## TASK BRIEF
From the listing below, pull out the lines that hold "materials".

++++++++++

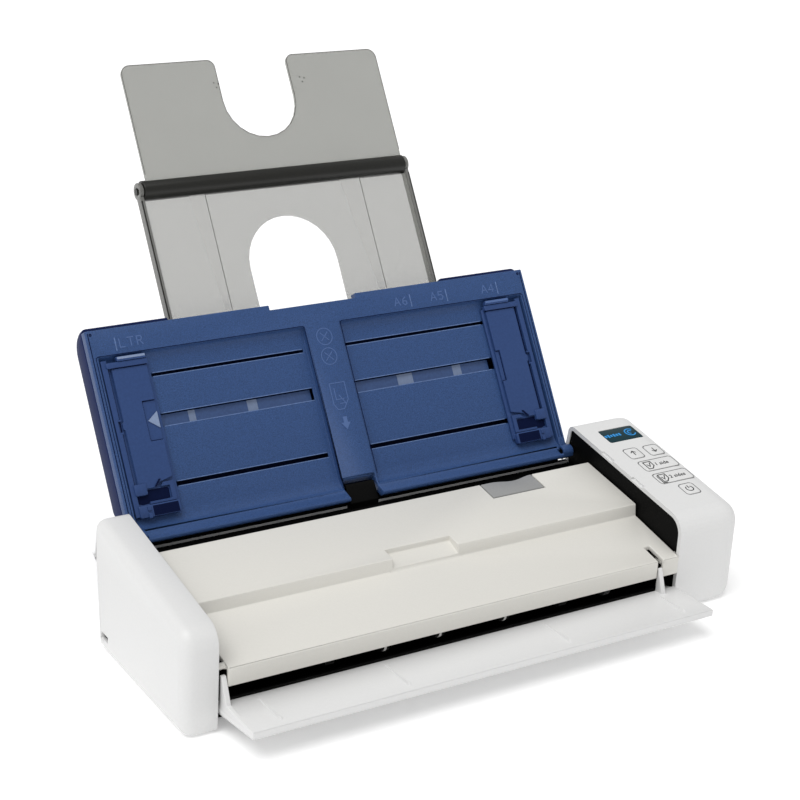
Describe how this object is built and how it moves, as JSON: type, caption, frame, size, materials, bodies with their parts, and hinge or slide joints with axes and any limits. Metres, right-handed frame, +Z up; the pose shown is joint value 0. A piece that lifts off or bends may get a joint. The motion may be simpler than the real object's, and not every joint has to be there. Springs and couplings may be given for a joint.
{
  "type": "sheet fed document scanner",
  "caption": "Portable sheet fed document scanner with a fold-up input tray, adjustable guides, a smoked extension and a fold-down output tray.",
  "frame": {"origin": "middle of the bounding box at the desk", "axes": "+X to the right of the operator, +Y to the back, +Z up; the front faces -Y"},
  "size_m": [0.3004, 0.2512, 0.2354],
  "materials": {
    "white_plastic": "satin",
    "ivory_plastic": "satin",
    "blue_plastic": "satin",
    "black_plastic": "satin",
    "grey_plastic": "satin",
    "smoked_sheet": "clear, smoked",
    "black_rubber": "matt",
    "steel": "plain",
    "circuit_board": "satin",
    "scan_glass": "clear",
    "display_glass": "gloss"
  },
  "bodies": {
    "housing": {"left_end_cap": "white_plastic", "right_end_cap": "white_plastic", "left_inner_wall": "black_plastic", "right_inner_wall": "black_plastic", "base_pan": "black_plastic", "rear_cover": "white_plastic", "lower_paper_guide": "black_plastic", "entry_guide": "black_plastic", "foot_front_left": "black_rubber", "foot_front_right": "black_rubber", "foot_rear_left": "black_rubber", "foot_rear_right": "black_rubber", "main_board": "circuit_board", "button_board": "circuit_board", "display_window": "display_glass", "display_module": "circuit_board", "usb_socket": "steel", "power_socket": "steel", "lower_scan_glass": "scan_glass", "lower_image_sensor": "black_plastic", "drive_motor": "steel", "transfer_post": "steel", "exit_belt": "black_rubber"},
    "cover": {"top_cover": "ivory_plastic", "cover_frame": "black_plastic", "upper_image_sensor": "black_plastic", "upper_scan_glass": "scan_glass", "separation_pad": "black_rubber", "pad_spring": "steel"},
    "latch": {"cover_latch": "grey_plastic"},
    "input_tray": {"tray_front_panel": "blue_plastic", "tray_back_shell": "blue_plastic", "tray_pin_left": "steel", "tray_pin_right": "steel"},
    "guide_left": {"guide_slider_left": "blue_plastic"},
    "guide_right": {"guide_slider_right": "blue_plastic"},
    "fence_left": {"guide_plate_left": "blue_plastic"},
    "fence_right": {"guide_plate_right": "blue_plastic"},
    "pinion": {"guide_pinion": "grey_plastic"},
    "extension": {"extension_lower": "smoked_sheet", "extension_rail_left": "black_plastic", "extension_rail_right": "black_plastic", "extension_rod": "steel"},
    "extension_top": {"extension_upper": "smoked_sheet", "extension_tube": "black_plastic"},
    "output_tray": {"output_tray": "white_plastic"},
    "feed": {"feed_roller": "black_rubber", "feed_gear": "grey_plastic"},
    "drive": {"drive_roller": "black_rubber", "drive_gear": "grey_plastic"},
    "exit": {"exit_roller": "black_rubber"},
    "motor_gear": {"motor_gear": "grey_plastic"},
    "transfer_gear": {"transfer_gear": "grey_plastic"},
    "button_up": {"button_up": "white_plastic"},
    "button_down": {"button_down": "white_plastic"},
    "button_single_side": {"button_single_side": "white_plastic"},
    "button_both_sides": {"button_both_sides": "white_plastic"},
    "button_power": {"button_power": "white_plastic"}
  },
  "joints": [
    {"name": "input_tray_fold", "type": "hinge", "parent": "housing", "child": "input_tray", "pos_m": [-0.0108, -0.00636, 0.0504], "axis": [1, 0, 0], "range_deg": [0, 130]},
    {"name": "guide_left_slide", "type": "slide", "parent": "input_tray", "child": "guide_left", "axis": [1, 0, 0], "range_m": [0, 0.062]},
    {"name": "guide_right_slide", "type": "slide", "parent": "input_tray", "child": "guide_right", "axis": [1, 0, 0], "range_m": [-0.062, 0]},
    {"name": "guide_pinion_spin", "type": "hinge", "parent": "input_tray", "child": "pinion", "pos_m": [-0.0108, 0.02792, 0.09062], "axis": [0, 0.8387, -0.5446], "range_deg": [0, 635]},
    {"name": "fence_left_flip", "type": "hinge", "parent": "guide_left", "child": "fence_left", "pos_m": [-0.1228, -0.00397, 0.04885], "axis": [0, 0.5446, 0.8387], "range_deg": [-90, 0]},
    {"name": "fence_right_flip", "type": "hinge", "parent": "guide_right", "child": "fence_right", "pos_m": [0.1012, -0.00397, 0.04885], "axis": [0, -0.5446, -0.8387], "range_deg": [-90, 0]},
    {"name": "extension_slide", "type": "slide", "parent": "input_tray", "child": "extension", "axis": [0, 0.5446, 0.8387], "range_m": [-0.0565, 0]},
    {"name": "extension_fold", "type": "hinge", "parent": "extension", "child": "extension_top", "pos_m": [-0.0108, 0.09205, 0.18192], "axis": [-1, 0, 0], "range_deg": [0, 175]},
    {"name": "cover_open", "type": "hinge", "parent": "housing", "child": "cover", "pos_m": [-0.0108, -0.09236, 0.029], "axis": [-1, 0, 0], "range_deg": [-60, 0]},
    {"name": "cover_latch_press", "type": "hinge", "parent": "cover", "child": "latch", "pos_m": [-0.0108, -0.03186, 0.04646], "axis": [-1, 0, 0], "range_deg": [0, 15], "stiffness_Nm_per_rad": 0.02, "springref_deg": -2.86},
    {"name": "output_tray_fold", "type": "hinge", "parent": "housing", "child": "output_tray", "pos_m": [-0.0108, -0.09236, 0.0095], "axis": [1, 0, 0], "range_deg": [-41, 0]},
    {"name": "drive_roller_spin", "type": "hinge", "parent": "housing", "child": "drive", "pos_m": [-0.0108, -0.07416, 0.01885], "axis": [1, 0, 0], "continuous": true},
    {"name": "transfer_gear_spin", "type": "hinge", "parent": "housing", "child": "transfer_gear", "pos_m": [-0.0108, -0.05493, 0.03345], "axis": [1, 0, 0], "continuous": true},
    {"name": "feed_roller_spin", "type": "hinge", "parent": "housing", "child": "feed", "pos_m": [-0.0108, -0.02816, 0.02789], "axis": [1, 0, 0], "continuous": true},
    {"name": "motor_gear_spin", "type": "hinge", "parent": "housing", "child": "motor_gear", "pos_m": [-0.0108, -0.04642, 0.01519], "axis": [1, 0, 0], "continuous": true},
    {"name": "exit_roller_spin", "type": "hinge", "parent": "housing", "child": "exit", "pos_m": [-0.0108, -0.08816, 0.01739], "axis": [1, 0, 0], "continuous": true},
    {"name": "button_up_press", "type": "slide", "parent": "housing", "child": "button_up", "axis": [0, 0.1582, -0.9874], "range_m": [0, 0.0009], "stiffness_N_per_m": 500, "springref_m": -0.0005},
    {"name": "button_down_press", "type": "slide", "parent": "housing", "child": "button_down", "axis": [0, 0.1582, -0.9874], "range_m": [0, 0.0009], "stiffness_N_per_m": 500, "springref_m": -0.0005},
    {"name": "button_single_side_press", "type": "slide", "parent": "housing", "child": "button_single_side", "axis": [0, 0.1582, -0.9874], "range_m": [0, 0.0009], "stiffness_N_per_m": 500, "springref_m": -0.0005},
    {"name": "button_both_sides_press", "type": "slide", "parent": "housing", "child": "button_both_sides", "axis": [0, 0.1582, -0.9874], "range_m": [0, 0.0009], "stiffness_N_per_m": 500, "springref_m": -0.0005},
    {"name": "button_power_press", "type": "slide", "parent": "housing", "child": "button_power", "axis": [0, 0.1582, -0.9874], "range_m": [0, 0.0009], "stiffness_N_per_m": 500, "springref_m": -0.0005}
  ],
  "couplings": [
    {"joint": "guide_right_slide", "follows": "guide_left_slide", "ratio": -1},
    {"joint": "guide_pinion_spin", "follows": "guide_left_slide", "rad_per_m": 178.57},
    {"joint": "transfer_gear_spin", "follows": "drive_roller_spin", "ratio": -0.66667},
    {"joint": "feed_roller_spin", "follows": "drive_roller_spin", "ratio": 0.75},
    {"joint": "motor_gear_spin", "follows": "drive_roller_spin", "ratio": 1.7143},
    {"joint": "exit_roller_spin", "follows": "drive_roller_spin", "ratio": 1.6129}
  ]
}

++++++++++

## FINAL RESULT
Describe how this object is built and how it moves, as JSON: type, caption, frame, size, materials, bodies with their parts, and hinge or slide joints with axes and any limits. Metres, right-handed frame, +Z up; the pose shown is joint value 0. A piece that lifts off or bends may get a joint. The motion may be simpler than the real object's, and not every joint has to be there. Springs and couplings may be given for a joint.
  "materials": {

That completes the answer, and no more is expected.